Second, the reliability of this tool hinges on good calibration and disciplined use. The paper’s strongest messages are about how to ask the AI the right questions and how to interpret its answers. The width of a prior—the degree of uncertainty encoded—matters just as much as the center. An overconfident prior can push the posterior into a biased region; a prior that’s too diffuse can yield little gain. The researchers’ emphasis on a structured prompting approach, including confidence scores and the presentation of multiple prior sets, offers a practical blueprint for responsibly using AI as a knowledge partner rather than a shortcut to certainty.

And there’s a broader, almost cultural implication. If LLMs can contribute meaningfully to the scaffolding of statistical models, we get a future where domain experts and data-driven insights can dance together—AI surfaces knowledge, humans judge its reliability, and the resulting models become more robust to the twists and turns of real data. The paper doesn’t claim to have solved uncertainty; it argues for a smarter way to approach uncertainty—one that makes explicit the sources of knowledge, the limits of the model, and the nature of the questions we’re asking. It’s a step toward a collaborative epistemology where language models help illuminate what we know and where we still need to learn more.

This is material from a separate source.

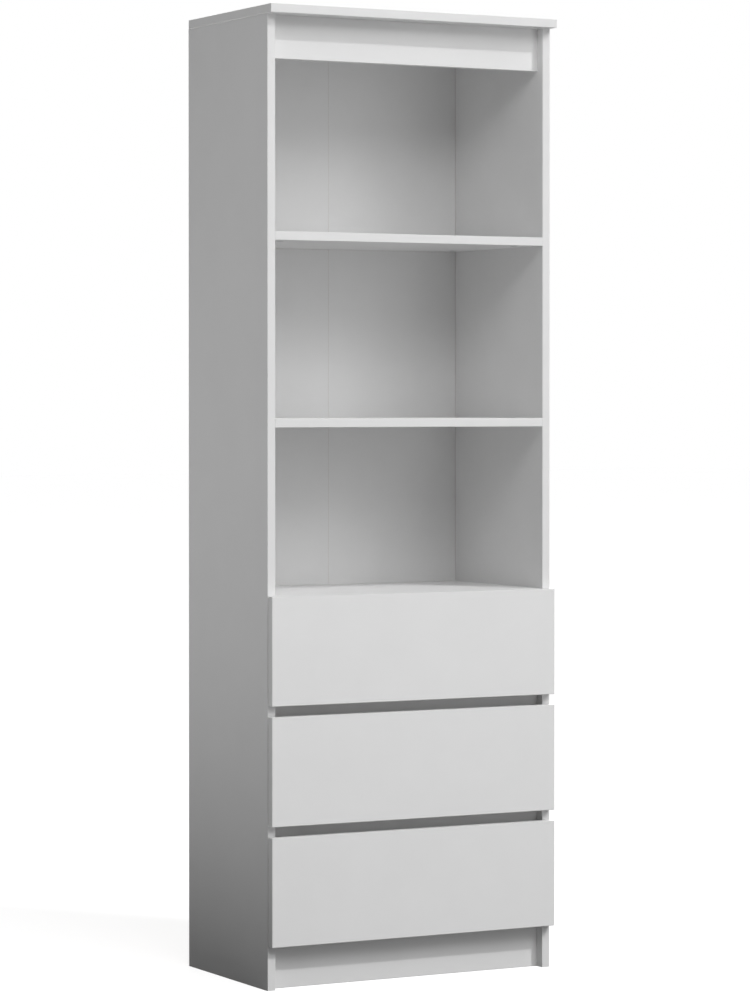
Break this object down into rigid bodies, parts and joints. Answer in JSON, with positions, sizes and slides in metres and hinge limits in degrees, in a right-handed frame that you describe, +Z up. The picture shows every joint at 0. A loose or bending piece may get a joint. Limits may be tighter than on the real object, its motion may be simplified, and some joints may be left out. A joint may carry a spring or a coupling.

The work is a reminder that science is not a single moment of discovery but a continual dialogue among ideas, data, and methods. If LLMs can help surface well-structured priors, they should be held to the same standards as any scientific input: transparent prompts, explicit reasoning, and rigorous validation. The study’s authors make this point with care, showing both promise and caution in equal measure. The question now is less about whether AI can conjure priors at all and more about how we design the conversations that turn those priors into trustworthy decisions in the real world. The future of Bayesian analysis might look more like a duet between human judgment and machine knowledge—a partnership that respects uncertainty while offering a clearer map of where our beliefs come from and how much they should bend in light of new evidence.